In the instant case the appellees argue that one of the valuable assets bargained for is a lease of the premises' where the business is conducted, yet it is not stated whether the seller is the tenant under an existing lease or a new. lease is to be created. In either event, they contend there is no statement of the covenants and restrictions necessary to make a workable lease. The agreement is simply that the buyers are to have the right to occupy the premises “at a rental of $200 per month for three years, with an option of another five years”. The natural import of the words used would seem to suggest that the renewal is at the option of the buyers, but at least the question whether the option is “reposed [in] the landlord or the tenant” is one that could be resolved by construction. It may be that it could be shown by extrinsic evidence that the parties bargained with reference to an existing lease. Cf. McKeever v. Wash. Heights Realty Corp., 183 Md. 216, 220, 37 A. 2d 305, and Laurel Realty v. Himelfarb, 191 Md. 462, 469. Or it may be that neither party could supplement the written agreement, and hence could not insist upon any unexpressed covenants or undertakings beyond those stated in the agreement, except such usual or customary ones as might be implied therefrom. It does not follow that the absence of such provisions would vitiate the contract. Cf. Restatement, Contracts, sec. 32, Illustration 7; Middendorf v. Milburn Co., 134 Md. 385, 387, 107 A. 7, and Trotter v. Lewis, 185 Md. 528, 535, 45 A. 2d 329, citing Restatement, Contracts, Sec. 370.

The appellees further contend that the provision that the last $5,000 of the purchase price be secured by a “chattel mortgage at the rate of 6% per annum, due and payable on or before two years”, is too indefinite to be enforceable. In Fifer v. Hoover, 163 Md. 381, 163 A. 848, it was held that a contract to sell a business and stock in trade, with “a chattel mortgage as security for the unpaid purchase money,” was enforceable in an action at law for breach, and that the mortgage was intended to cover the chattels conveyed. The court distinguished cases of specific performance in equity and said, 163 Md. at page 385, 163 A. at page 850, that in those cases “the requirements of definiteness are very much more exacting than in a suit at law. And even if it were conceded that there was such lack of definiteness in the matter of the chattel mortgage that the contract could not be specifically enforced, it would not follow that a suit at law would not lie for its breach by either party.” Cf. Williston, Contracts, (Rev. Ed.) §§ 37 and 1424, and Restatement, Contracts, sec. 370 (b). We find no uncertainty in the words “on or before”. Cf. Henry v. Lane, 5 Cir., 128 F. 243, 252.

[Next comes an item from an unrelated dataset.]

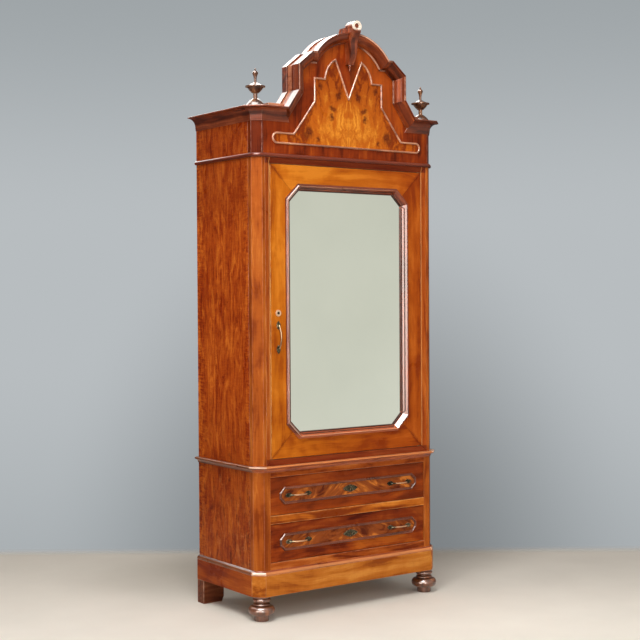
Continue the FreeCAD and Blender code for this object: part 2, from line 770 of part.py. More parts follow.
stop_y = (surround_depth, surround_depth + stop_thickness)
stop_inner_half = opening_half - stop_overlap
stop_outer_half = stop_inner_half + stop_width
stop_end = pivot_x - stop_hinge_clearance
stop_floor = opening_floor + stop_overlap
stop_ceiling = opening_ceiling - stop_overlap
group("door_stops",
      board("stop_left", (-stop_outer_half, -stop_inner_half), stop_y,
            (stop_floor, stop_ceiling)),
      board("stop_low", (-stop_outer_half, stop_end), stop_y,
            (stop_floor - stop_width, stop_floor)),
      board("stop_high", (-stop_outer_half, stop_end), stop_y,
            (stop_ceiling, stop_ceiling + stop_width)))

# Inside: hat shelf on battens, and the hanging rail below it in its sockets
shelf_floor = upper_case_top - shelf_drop
shelf_half = inner_half - seat_gap
keep(board("hat_shelf", (-shelf_half, shelf_half), (shelf_setback, back_face),
           (shelf_floor, shelf_floor + shelf_thickness)), "hat_shelf")
pair("shelf_battens", board("shelf_batten", (-inner_half, batten_thickness - inner_half),
                            (shelf_setback, back_face), (shelf_floor - batten_height, shelf_floor)))
rail_z = shelf_floor - rail_drop
rail_y = (shelf_setback + back_face) / 2
rail_half = inner_half - seat_gap
keep(rod("hanging_rail", rail_radius, -rail_half, rail_half, ZERO, rail_y, rail_z, "x"),
     "hanging_rail")
socket = cut("rail_socket", rod("rail_socket_disc", socket_radius, -inner_half,
                                socket_thickness - inner_half, ZERO, rail_y, rail_z, "x"),
             rod("rail_socket_bore", rail_radius + socket_fit, -inner_half,
                 socket_thickness - inner_half, ZERO, rail_y, rail_z, "x"))
pair("rail_sockets", socket)

# Door frame: stiles and rails mitred at the corners, round an eight-sided opening
hole_half = band_half - mirror_lip
hole_floor = door_floor + door_low_rail_show + mirror_lip
hole_ceiling = door_ceiling - door_high_rail_show - mirror_lip
hole_clip = mirror_clip - mirror_lip * (2 - math.sqrt(2))
clip_half = hole_clip / 2
stile_outline = [
    (-door_half, door_floor), (clip_half - hole_half, hole_floor + clip_half),
    (-hole_half, hole_floor + hole_clip), (-hole_half, hole_ceiling - hole_clip),
    (clip_half - hole_half, hole_ceiling - clip_half), (-door_half, door_ceiling)]
stile_left_blank = shaped_board("stile_left_blank", "xz", stile_outline, door_setback, door_back)
stile_right_blank = shaped_board("stile_right_blank", "xz", [(-x, z) for x, z in stile_outline],
                                 door_setback, door_back)
lock_x = (-door_half, lock_case_length - door_half)
lock_z = (keyhole_z - lock_case_height / 2, keyhole_z + lock_case_height / 2)
stile_left = cut(
    "door_stile_left", stile_left_blank,
    board("lock_recess", (lock_x[0], lock_x[1] + lock_clearance),
          (lock_front - lock_clearance, lock_back),
          (lock_z[0] - lock_clearance, lock_z[1] + lock_clearance)),
    rod("stile_keyhole", keyhole_radius, door_setback, lock_front, -stile_middle, ZERO,
        keyhole_z, "y"),
    board("stile_keyway", (-stile_middle - keyhole_slot / 2, keyhole_slot / 2 - stile_middle),
          (door_setback, lock_front), (keyhole_z - keyhole_drop, keyhole_z)))


def plate_recess(name, low, high):
    return board(name, plate_x, plate_y, (low, high))


low_hinge_cuts = [
    plate_recess("low_plate_recess", door_floor, door_floor + plate_thickness),
    rod("low_pin_hole", pin_hole_radius, ZERO, pin_hole_depth, pivot_x, pivot_y, door_floor)]
high_hinge_cuts = [
    plate_recess("high_plate_recess", door_ceiling - plate_thickness, door_ceiling),
    rod("high_pin_hole", pin_hole_radius, -pin_hole_depth, ZERO, pivot_x, pivot_y,
        door_ceiling)]
stile_right = cut("door_stile_right", stile_right_blank, *low_hinge_cuts, *high_hinge_cuts)
group("door_stiles", stile_left, stile_right)


def door_rail(name, edge, sight_edge, sight_step):
    return shaped_board(name, "xz", [
        (-door_half, edge), (clip_half - hole_half, sight_edge - sight_step / 2),
        (hole_clip - hole_half, sight_edge), (hole_half - hole_clip, sight_edge),
        (hole_half - clip_half, sight_edge - sight_step / 2), (door_half, edge)],
        door_setback, door_back)


group("door_rails",
      cut("door_rail_low", door_rail("rail_low_blank", door_floor, hole_floor, -hole_clip),
          *low_hinge_cuts),
      cut("door_rail_high", door_rail("rail_high_blank", door_ceiling, hole_ceiling, hole_clip),
          *high_hinge_cuts))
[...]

The appellees also seek to find confusion in the use of the expressions “date of the sale”, “date of settlement” and the date of “possession”. Here again, any possible ambiguity is not beyond the reach of construction. Nor do we find any difficulty in implying an obligation on the part of the buyers to cooperate with the seller to effect a transfer of the license. Cf. Saul v. McIntyre, 190 Md. 31, 36, 57 A. 2d 272, and Grabenhorst v. Nicodemus, 42 Md. 236, 247. Without prolonging this opinion by discussing the other objections by the appellees as to a lack of clarity in the agreement, it is sufficient to state that we think the agreement covers the essential terms and is not so lacking in certainty as to prevent an action at law for its breach. It follows that the demurrer should have been overruled.

Judgment reversed, and case remanded, with costs.